Janus kinase (JAK) inhibitors have emerged as a promising therapeutic option for rheumatoid arthritis-associated interstitial lung disease (RA-ILD), a severe extra-articular manifestation with significant morbidity and mortality. This review synthesizes current evidence on the mechanisms and clinical efficacy of JAK inhibitors in RA-ILD.

This review was conducted by drawing from preclinical studies, observational cohorts, meta-analyses, and real-world data up to 2025.

Preclinical studies reveal a dual mechanism of action: JAK inhibitors suppress the pro-fibrotic interleukin-17A (IL-17A)/JAK2/nuclear factor kappa B (NF-κB) axis in lung fibroblasts and modulate pulmonary immunity by expanding myeloid-derived suppressor cells (MDSCs), thereby attenuating both inflammatory and fibrotic processes. These effects are particularly relevant given the role of tertiary lymphoid structures and local autoantibody production in RA-ILD pathogenesis.

Clinical evidence, primarily from observational studies and systematic reviews, indicates that JAK inhibitors do not increase the risk of incident ILD and may even reduce it compared to certain biologic agents such as adalimumab. In patients with established RA-ILD, JAK inhibitor therapy is associated with stabilization or modest improvement in forced vital capacity (FVC), diffusing capacity for carbon monoxide (DLCO), and high-resolution computed tomography (HRCT) findings. Pooled analyses demonstrate a mean increase of +2.07% in predicted FVC and +3.12% in predicted DLCO, with radiological improvement in approximately 11% of patients. Comparative studies suggest efficacy and safety profiles similar to abatacept and rituximab, with no significant differences in drug persistency or pulmonary outcomes.

However, recent large-scale real-world data raise important safety considerations. A 2025 propensity-matched study involving over 1,600 RA-ILD patients found that JAK inhibitors were associated with higher all-cause mortality (HR 1.46), hospitalization (HR 1.17), and mechanical ventilation (HR 2.61) compared to tumor necrosis factor (TNF) inhibitors. These risks were particularly pronounced in patients aged over 65 years and those with cardiovascular comorbidities, underscoring the need for careful patient selection.
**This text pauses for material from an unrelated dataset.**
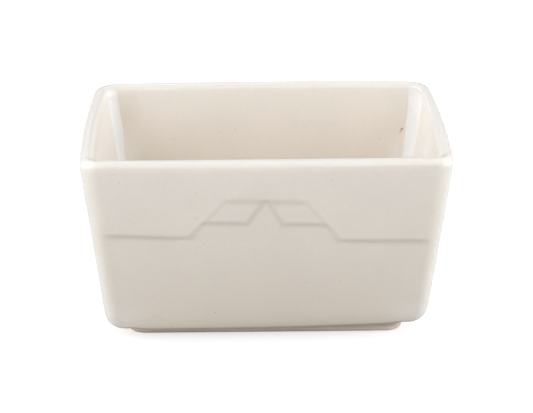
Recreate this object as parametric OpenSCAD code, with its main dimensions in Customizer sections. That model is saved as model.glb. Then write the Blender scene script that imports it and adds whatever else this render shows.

Emerging evidence on combination therapy, such as tofacitinib with iguratimod, shows promise in improving lung function and HRCT fibrosis scores in usual interstitial pneumonia (UIP) pattern RA-ILD, though data remain preliminary. The potential for combining JAK inhibitors with antifibrotic agents like nintedanib represents an unexplored avenue that warrants future investigation.

Despite accumulating evidence, significant gaps remain. The overall quality of data is moderate to low, with no randomized controlled trials specifically designed for JAK inhibitors in RA-ILD. Heterogeneity in study design, outcome definitions, and follow-up durations limits direct comparability. Ongoing prospective trials (e.g., PULMORA, RAILDTo) may provide higher-certainty evidence in the coming years.
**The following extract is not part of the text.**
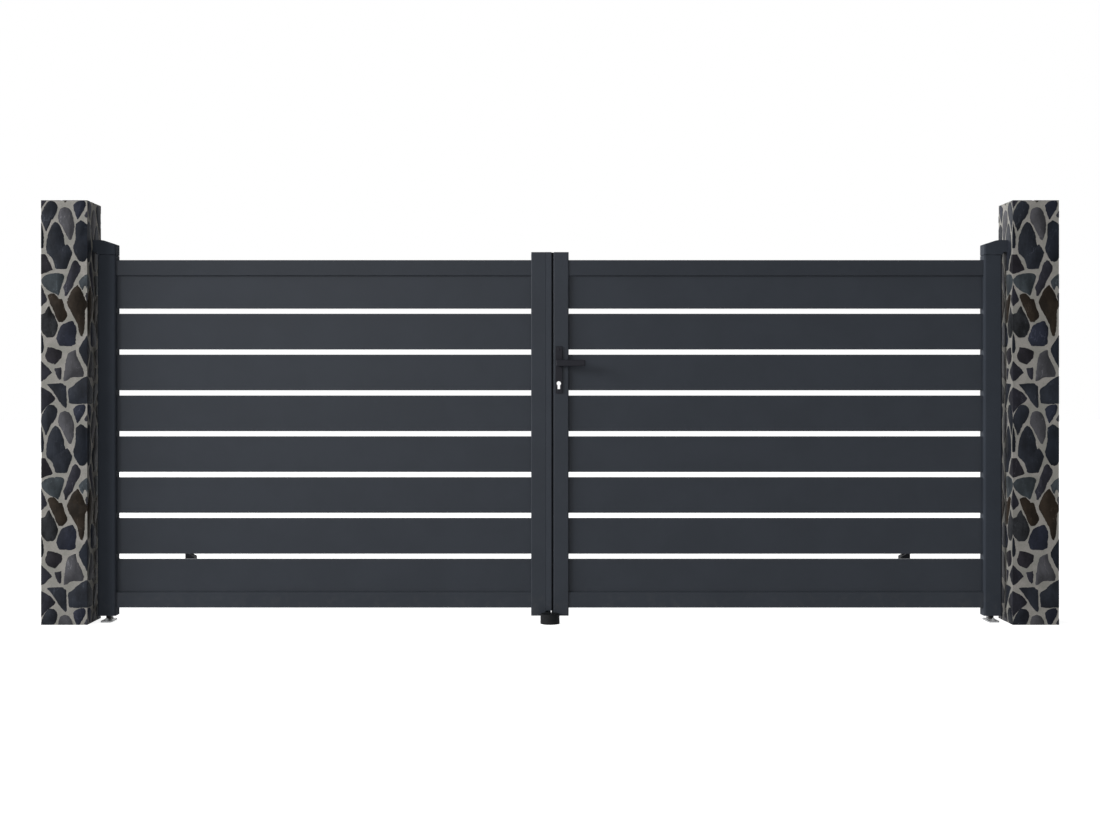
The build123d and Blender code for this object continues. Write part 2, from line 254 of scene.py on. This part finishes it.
def makeMortarFinish():
    finish = Finish("mortar", {"Specular IOR Level": 0.15})
    patch = finish.cloud(joint["patch"], 4)
    grain = finish.cloud(joint["grain"], 5, 0.7)
    body = finish.tint(finish.ramp(patch, 0.35, 0.65), joint["grey"], joint["warm"])
    pitted = finish.ramp(grain, 0.3, 0.75) * joint["pitMost"]
    finish.drive("Base Color", finish.tint(pitted, body, joint["pit"]))
    finish.drive("Roughness", 0.86 + patch * 0.1)
    finish.bump(grain * 0.6 + finish.cloud(joint["lump"], 4) * 0.4, joint["relief"], 0.8)
    return finish


mortar = makeMortarFinish()

stoneKinds = {  # tone, how far it goes lighter and darker, how rough the split face is
    "slate": ((0.0122, 0.0143, 0.0194), 0.4, 0.8),
    "dusk": ((0.0165, 0.0166, 0.0225), 0.42, 0.8),
    "navy": ((0.0125, 0.0145, 0.0232), 0.36, 0.7),
    "night": ((0.0062, 0.008, 0.0122), 0.4, 0.7),
    "plum": ((0.0125, 0.0115, 0.0148), 0.42, 0.9),
    "teal": ((0.0285, 0.0345, 0.0395), 0.34, 0.8),
    "dove": ((0.05, 0.0498, 0.0555), 0.26, 0.7),
    "earth": ((0.0135, 0.0097, 0.0068), 0.5, 1.0),
    "coal": ((0.0135, 0.0145, 0.0165), 0.75, 2.2),
}

# sizes in metres, and the thin pale veins
stoneGrain = {"streak": 0.045, "patch": 0.07, "vein": 0.03, "grit": 0.006, "sheen": 0.01, "relief": 0.004,
              "veinAt": 0.505, "veinHalf": 0.01, "veinMost": 0.75, "paleTimes": 2.8, "palePlus": 0.016}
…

In conclusion, JAK inhibitors offer a mechanistically rational and clinically effective oral option for RA-ILD, with evidence supporting disease stabilization and potential superiority over TNF inhibitors in reducing ILD risk. However, their use requires individualized risk-benefit assessment, particularly in older adults and those with cardiovascular risk factors, where alternative agents such as abatacept or rituximab may be preferred. Dedicated randomized trials are urgently needed to establish their definitive role and optimize treatment sequencing in this vulnerable population.